Reproduce each line of the material precisely.
begin Information supplied
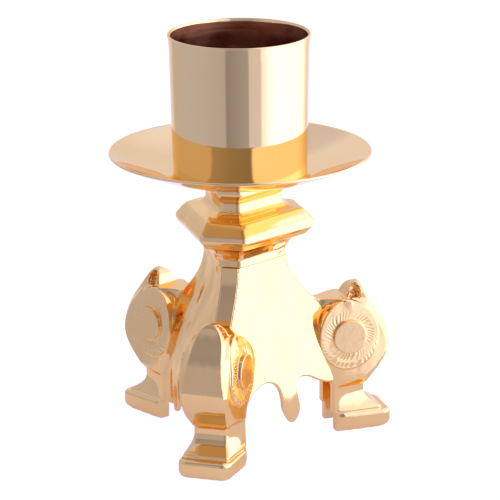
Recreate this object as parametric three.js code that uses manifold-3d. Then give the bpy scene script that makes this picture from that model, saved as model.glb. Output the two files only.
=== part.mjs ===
// Altar candlestick. A spun cup and drip pan stand on a cast collar, over a three-sided hollow base
// brazed together from three side panels and three scroll legs. One tie rod clamps the whole stack.
// Millimetres, +Z up, origin on the candlestick's axis in the plane that the feet stand on.
// A leg is drawn with its radius along +X, and a side panel with its outward normal along +X.
import * as THREE from 'three';
import { mergeVertices } from 'three/addons/utils/BufferGeometryUtils.js';
import Module from 'manifold-3d';

const wasm = await Module();
wasm.setup();

// ---- driving dimensions ----
const GAP = 0.3;                     // braze and assembly clearance between neighbours
const TOTAL_HEIGHT = 180;
const ROUND_STEPS = 48;              // facets round the cup and the pan
const WALL = 2.1;                    // cast wall of the base

const BODY_TOP = 81;                 // joint between the base and the collar
const COLLAR_TOP = 118.3;            // seat of the drip pan
const PAN_THICKNESS = 1.2;
const PAN_FLOOR = COLLAR_TOP + PAN_THICKNESS;
const PAN_RIM_RADIUS = 56.6;
const PAN_RIM_HEIGHT = 128.6;
const CUP_FOOT_RADIUS = 28.9;
const CUP_RIM_RADIUS = 30.7;
const CUP_WALL = 1.2;
const CUP_FLOOR_THICKNESS = 3;

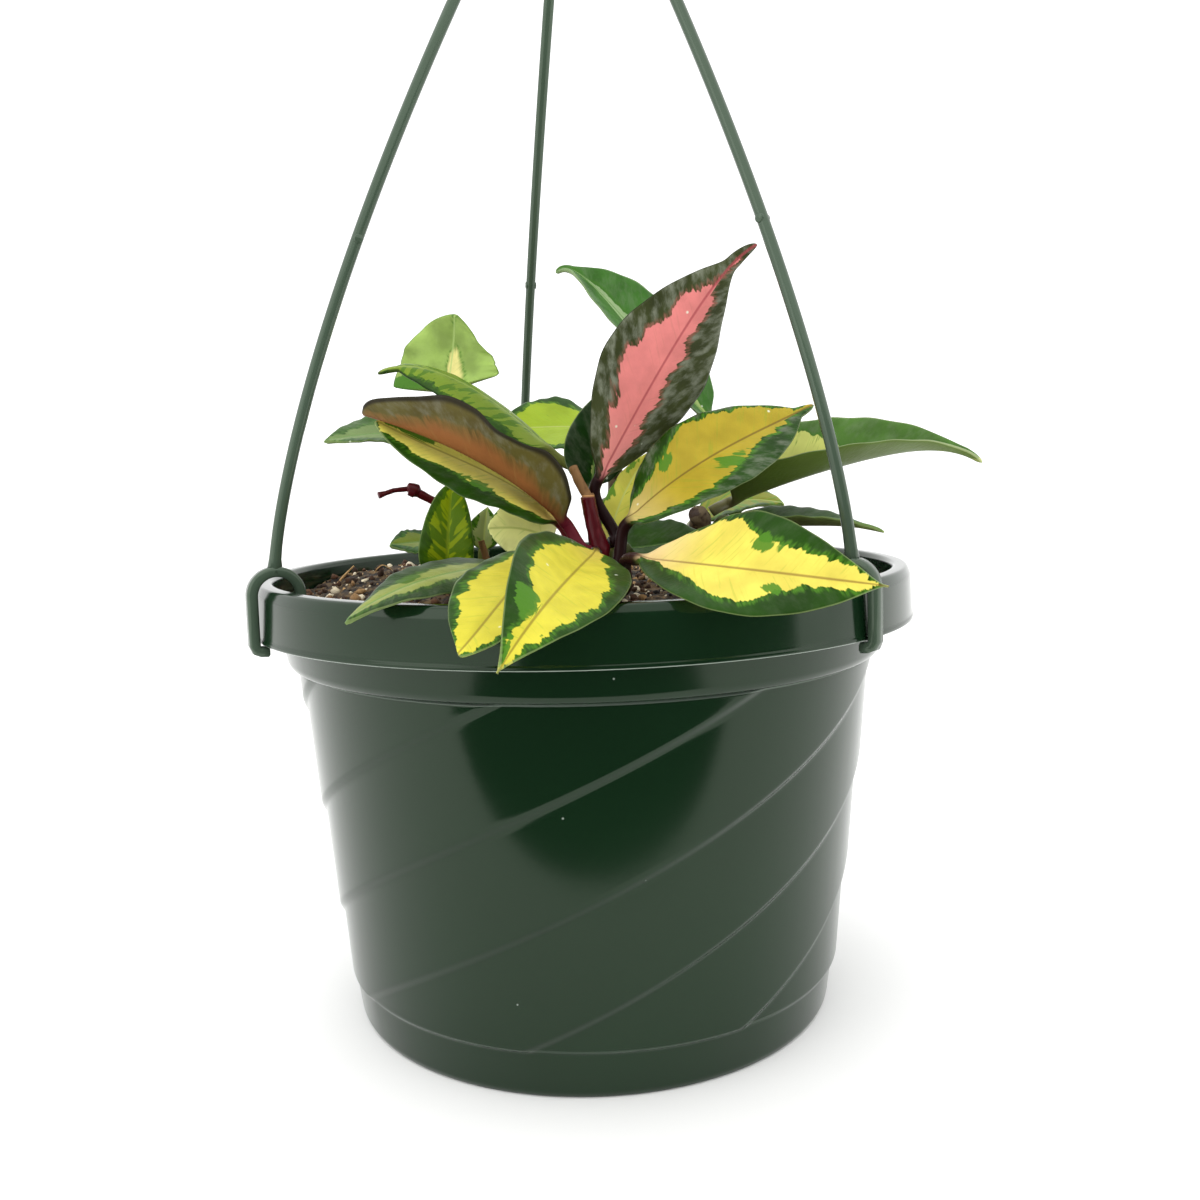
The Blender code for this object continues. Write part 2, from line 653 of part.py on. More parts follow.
end Information supplied
◆ Reply to the task ◆
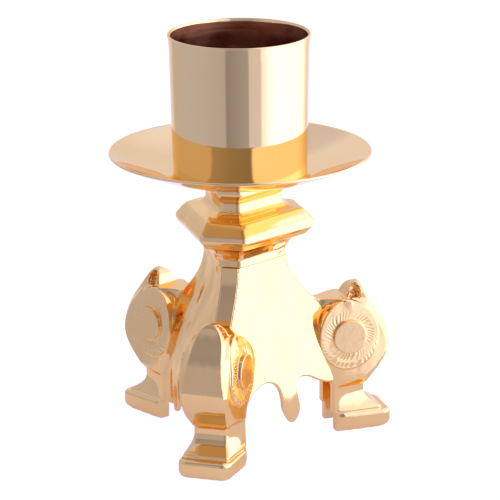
Recreate this object as parametric three.js code that uses manifold-3d. Then give the bpy scene script that makes this picture from that model, saved as model.glb. Output the two files only.
=== part.mjs ===
// Altar candlestick. A spun cup and drip pan stand on a cast collar, over a three-sided hollow base
// brazed together from three side panels and three scroll legs. One tie rod clamps the whole stack.
// Millimetres, +Z up, origin on the candlestick's axis in the plane that the feet stand on.
// A leg is drawn with its radius along +X, and a side panel with its outward normal along +X.
import * as THREE from 'three';
import { mergeVertices } from 'three/addons/utils/BufferGeometryUtils.js';
import Module from 'manifold-3d';

const wasm = await Module();
wasm.setup();

// ---- driving dimensions ----
const GAP = 0.3;                     // braze and assembly clearance between neighbours
const TOTAL_HEIGHT = 180;
const ROUND_STEPS = 48;              // facets round the cup and the pan
const WALL = 2.1;                    // cast wall of the base

const BODY_TOP = 81;                 // joint between the base and the collar
const COLLAR_TOP = 118.3;            // seat of the drip pan
const PAN_THICKNESS = 1.2;
const PAN_FLOOR = COLLAR_TOP + PAN_THICKNESS;
const PAN_RIM_RADIUS = 56.6;
const PAN_RIM_HEIGHT = 128.6;
const CUP_FOOT_RADIUS = 28.9;
const CUP_RIM_RADIUS = 30.7;
const CUP_WALL = 1.2;
const CUP_FLOOR_THICKNESS = 3;

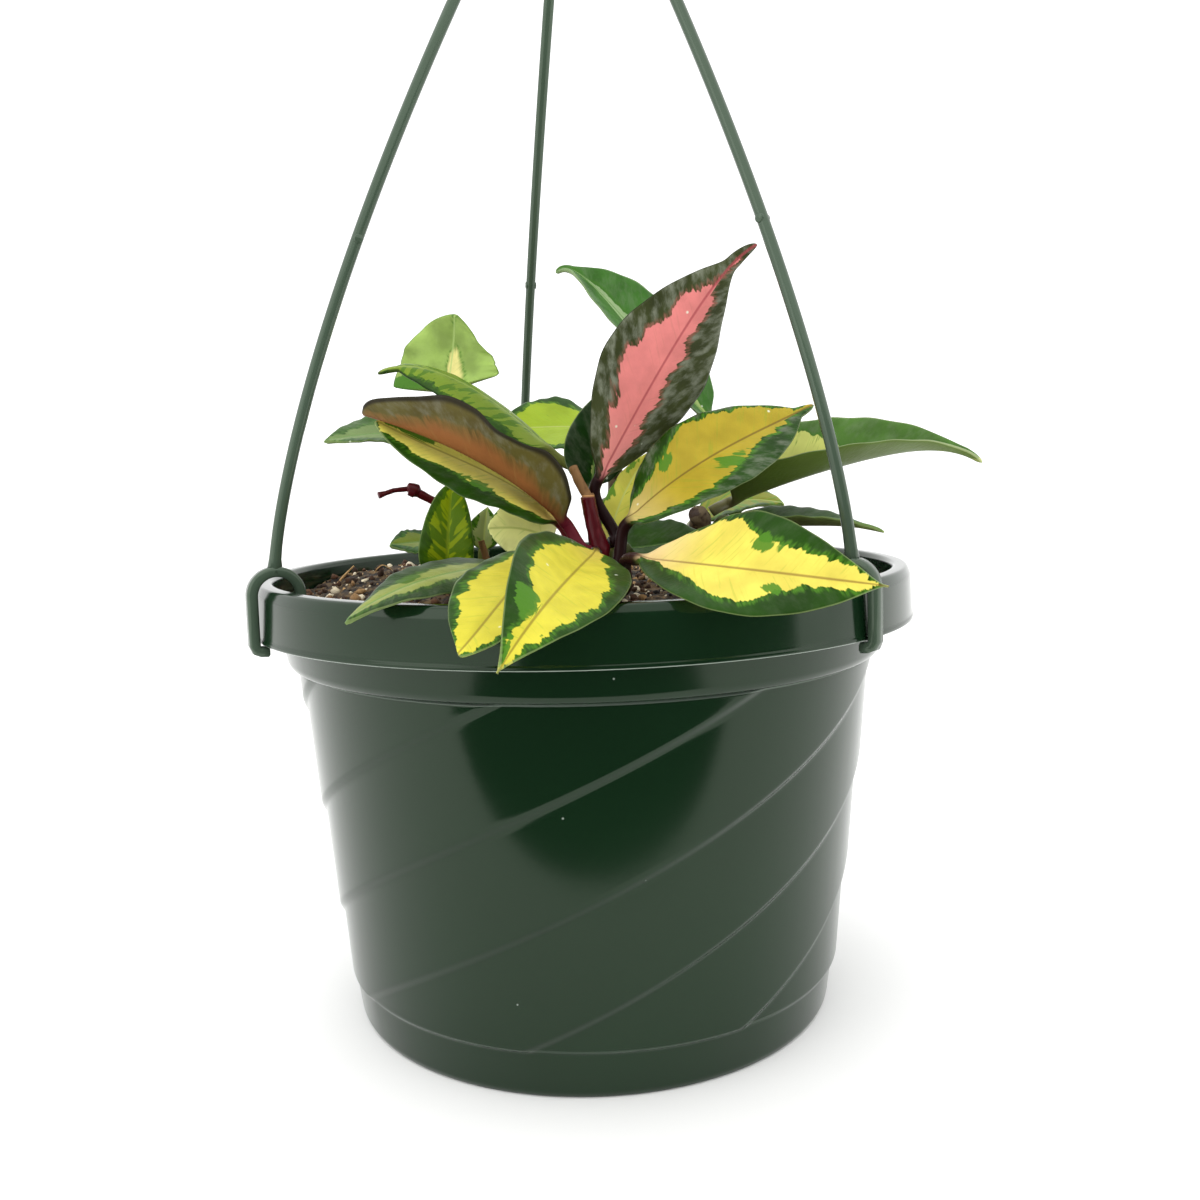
The Blender code for this object continues. Write part 2, from line 653 of part.py on. More parts follow.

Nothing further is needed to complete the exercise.